### Your instructions:
Return each entry exactly, omitting nothing.

### Supplied information:
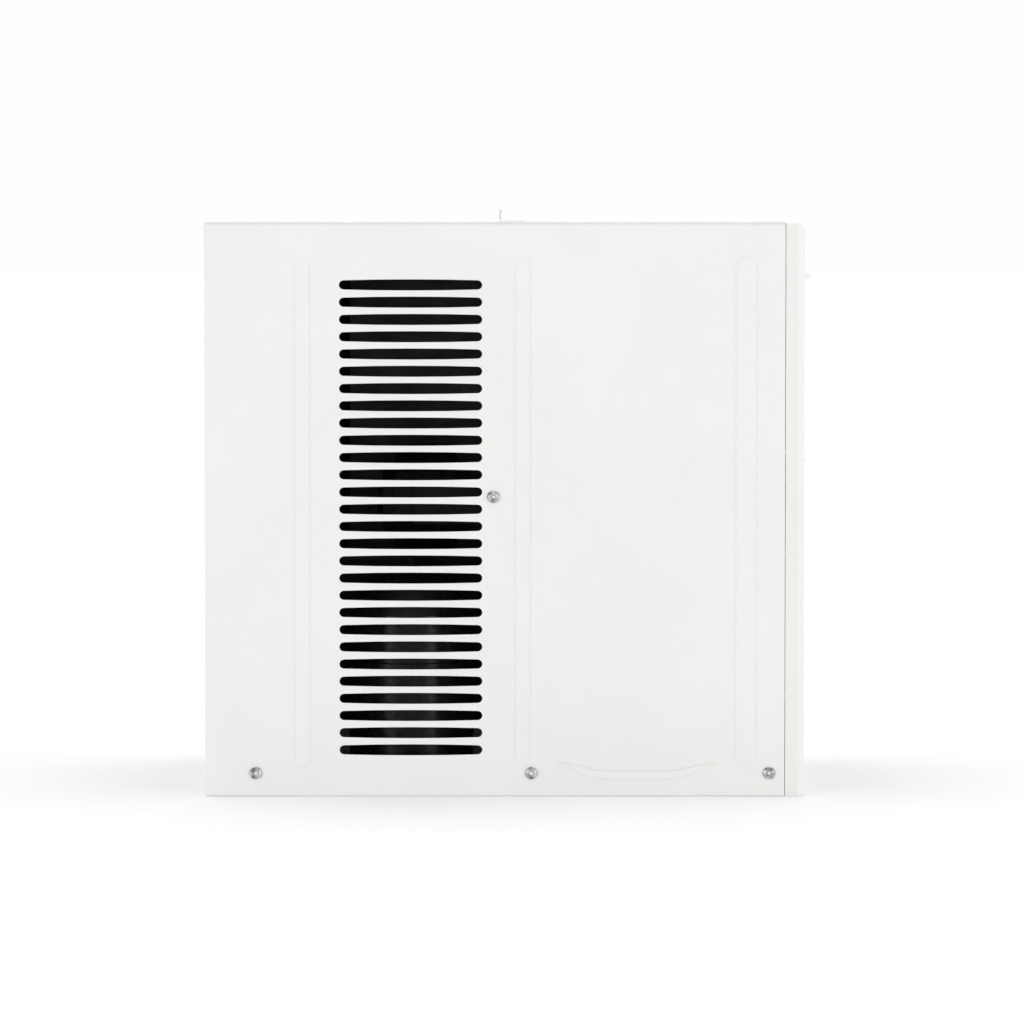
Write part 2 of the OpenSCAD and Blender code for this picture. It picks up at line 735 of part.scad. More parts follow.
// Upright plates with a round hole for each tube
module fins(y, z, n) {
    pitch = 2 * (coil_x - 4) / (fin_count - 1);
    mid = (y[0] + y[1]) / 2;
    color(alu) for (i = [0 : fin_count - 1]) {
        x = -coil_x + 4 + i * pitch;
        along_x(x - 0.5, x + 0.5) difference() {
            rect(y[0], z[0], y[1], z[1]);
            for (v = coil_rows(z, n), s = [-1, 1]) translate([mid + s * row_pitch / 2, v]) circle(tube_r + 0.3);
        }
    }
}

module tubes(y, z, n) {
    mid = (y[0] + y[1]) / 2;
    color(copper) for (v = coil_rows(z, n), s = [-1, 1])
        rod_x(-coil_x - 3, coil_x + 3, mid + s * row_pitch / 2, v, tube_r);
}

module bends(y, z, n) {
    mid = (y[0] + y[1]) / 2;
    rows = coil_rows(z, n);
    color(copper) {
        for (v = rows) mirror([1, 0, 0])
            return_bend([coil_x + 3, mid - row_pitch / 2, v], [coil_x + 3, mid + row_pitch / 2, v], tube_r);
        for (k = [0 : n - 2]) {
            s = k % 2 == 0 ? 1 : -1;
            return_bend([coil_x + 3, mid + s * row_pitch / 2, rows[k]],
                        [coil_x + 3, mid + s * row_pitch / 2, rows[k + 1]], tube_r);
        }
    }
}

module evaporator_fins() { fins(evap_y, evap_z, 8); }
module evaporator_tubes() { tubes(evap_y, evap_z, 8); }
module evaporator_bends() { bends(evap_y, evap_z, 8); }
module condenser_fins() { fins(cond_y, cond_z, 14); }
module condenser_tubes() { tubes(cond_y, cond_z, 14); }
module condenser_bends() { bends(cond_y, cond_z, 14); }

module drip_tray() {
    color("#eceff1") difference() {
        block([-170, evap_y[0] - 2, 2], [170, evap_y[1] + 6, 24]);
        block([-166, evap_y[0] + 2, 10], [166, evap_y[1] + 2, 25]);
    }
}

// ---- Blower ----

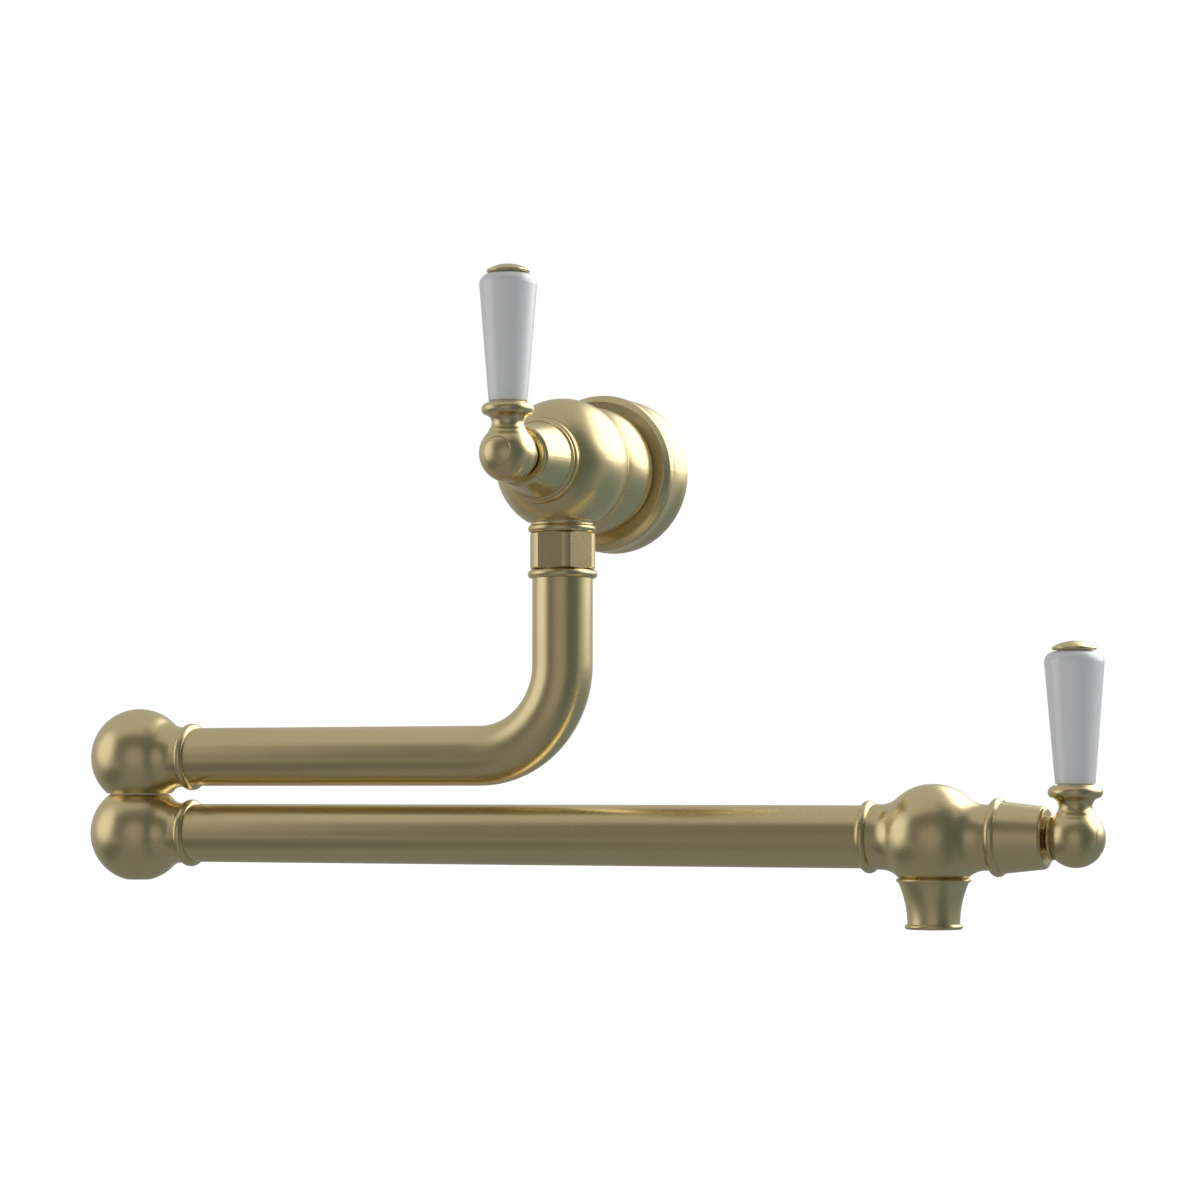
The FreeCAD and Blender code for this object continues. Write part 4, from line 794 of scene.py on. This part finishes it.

### Answer:
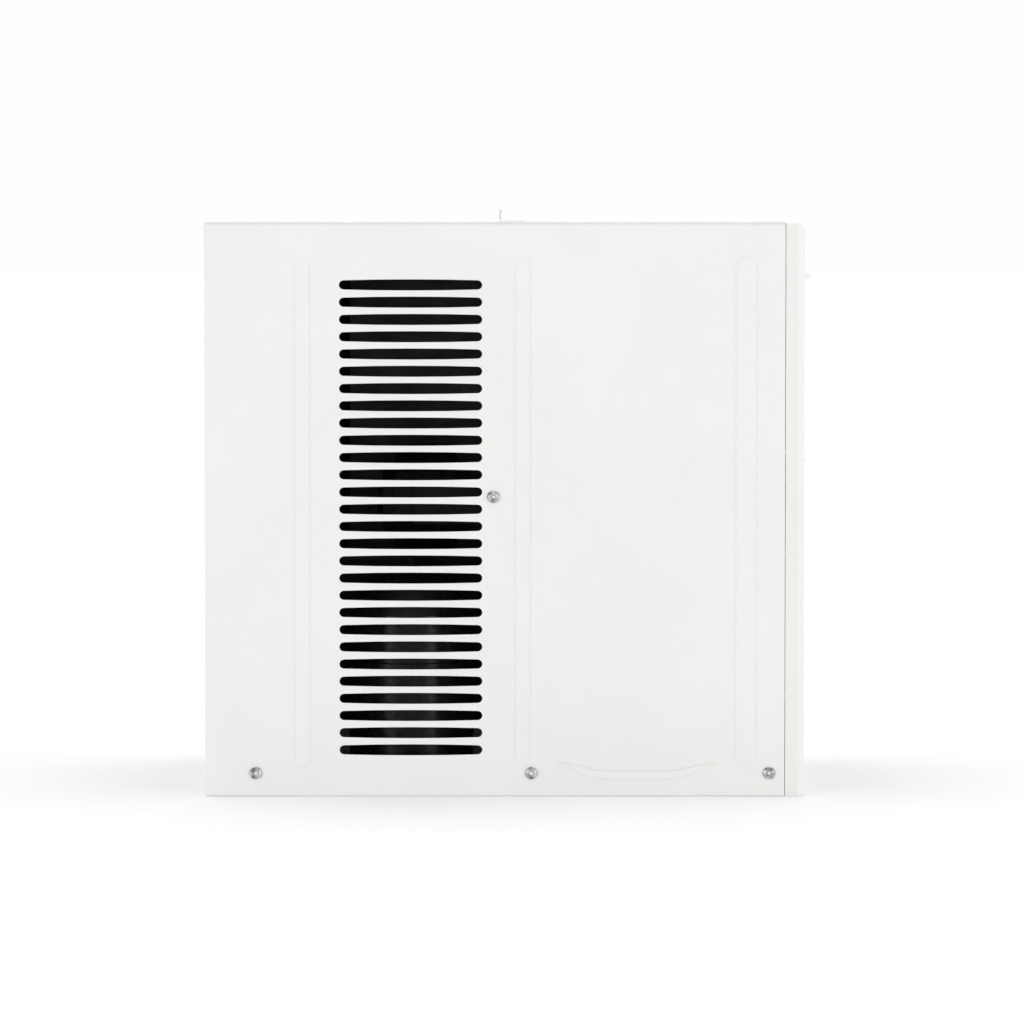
Write part 2 of the OpenSCAD and Blender code for this picture. It picks up at line 735 of part.scad. More parts follow.
// Upright plates with a round hole for each tube
module fins(y, z, n) {
    pitch = 2 * (coil_x - 4) / (fin_count - 1);
    mid = (y[0] + y[1]) / 2;
    color(alu) for (i = [0 : fin_count - 1]) {
        x = -coil_x + 4 + i * pitch;
        along_x(x - 0.5, x + 0.5) difference() {
            rect(y[0], z[0], y[1], z[1]);
            for (v = coil_rows(z, n), s = [-1, 1]) translate([mid + s * row_pitch / 2, v]) circle(tube_r + 0.3);
        }
    }
}

module tubes(y, z, n) {
    mid = (y[0] + y[1]) / 2;
    color(copper) for (v = coil_rows(z, n), s = [-1, 1])
        rod_x(-coil_x - 3, coil_x + 3, mid + s * row_pitch / 2, v, tube_r);
}

module bends(y, z, n) {
    mid = (y[0] + y[1]) / 2;
    rows = coil_rows(z, n);
    color(copper) {
        for (v = rows) mirror([1, 0, 0])
            return_bend([coil_x + 3, mid - row_pitch / 2, v], [coil_x + 3, mid + row_pitch / 2, v], tube_r);
        for (k = [0 : n - 2]) {
            s = k % 2 == 0 ? 1 : -1;
            return_bend([coil_x + 3, mid + s * row_pitch / 2, rows[k]],
                        [coil_x + 3, mid + s * row_pitch / 2, rows[k + 1]], tube_r);
        }
    }
}

module evaporator_fins() { fins(evap_y, evap_z, 8); }
module evaporator_tubes() { tubes(evap_y, evap_z, 8); }
module evaporator_bends() { bends(evap_y, evap_z, 8); }
module condenser_fins() { fins(cond_y, cond_z, 14); }
module condenser_tubes() { tubes(cond_y, cond_z, 14); }
module condenser_bends() { bends(cond_y, cond_z, 14); }

module drip_tray() {
    color("#eceff1") difference() {
        block([-170, evap_y[0] - 2, 2], [170, evap_y[1] + 6, 24]);
        block([-166, evap_y[0] + 2, 10], [166, evap_y[1] + 2, 25]);
    }
}

// ---- Blower ----

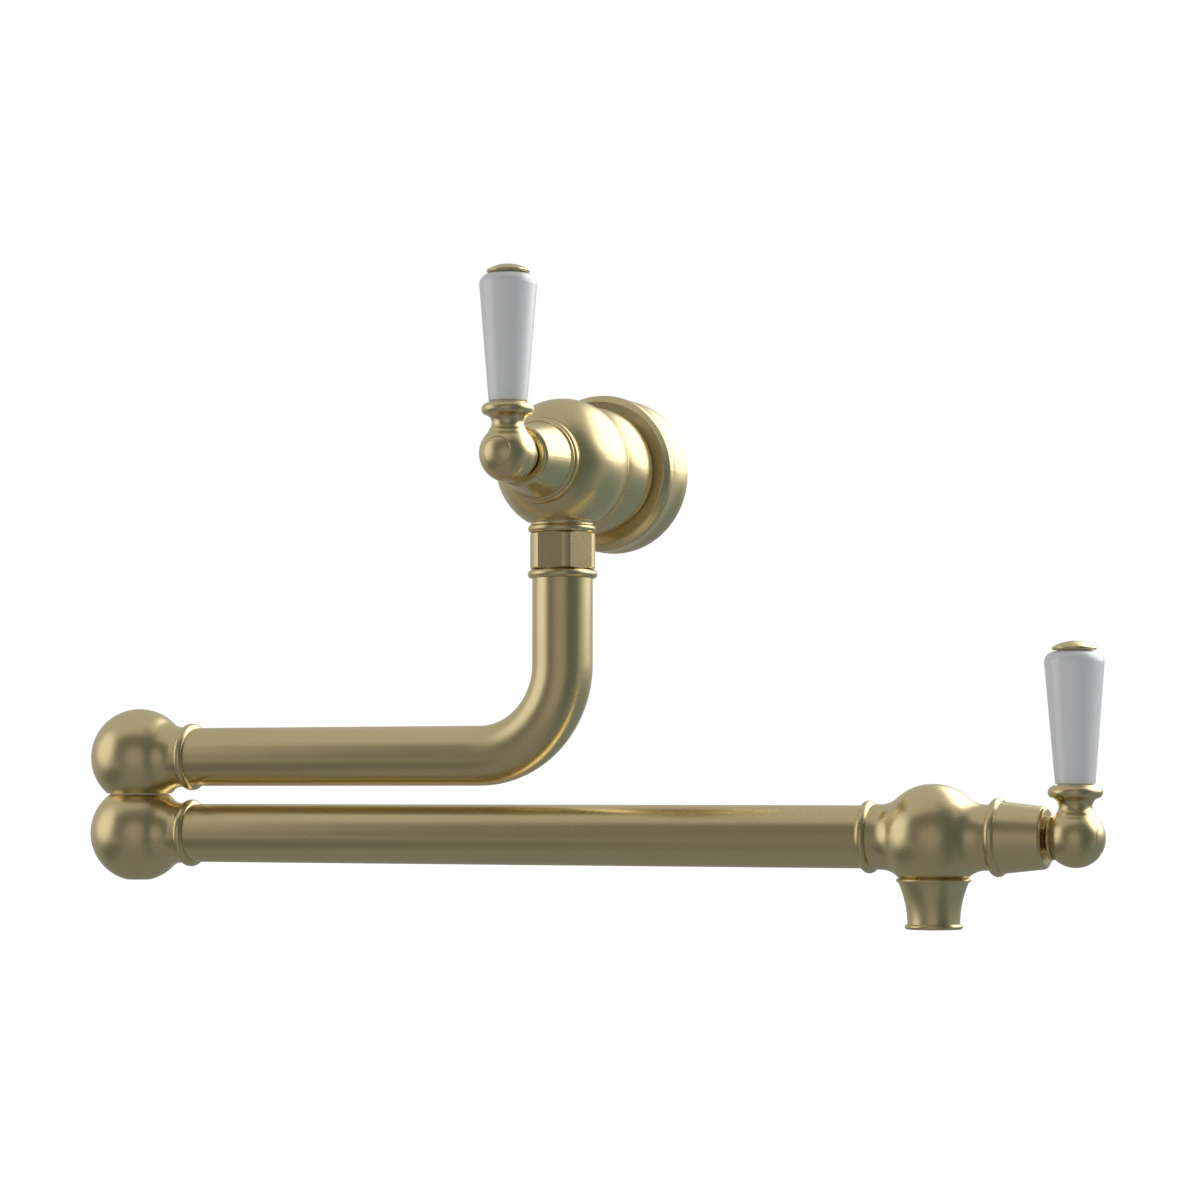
The FreeCAD and Blender code for this object continues. Write part 4, from line 794 of scene.py on. This part finishes it.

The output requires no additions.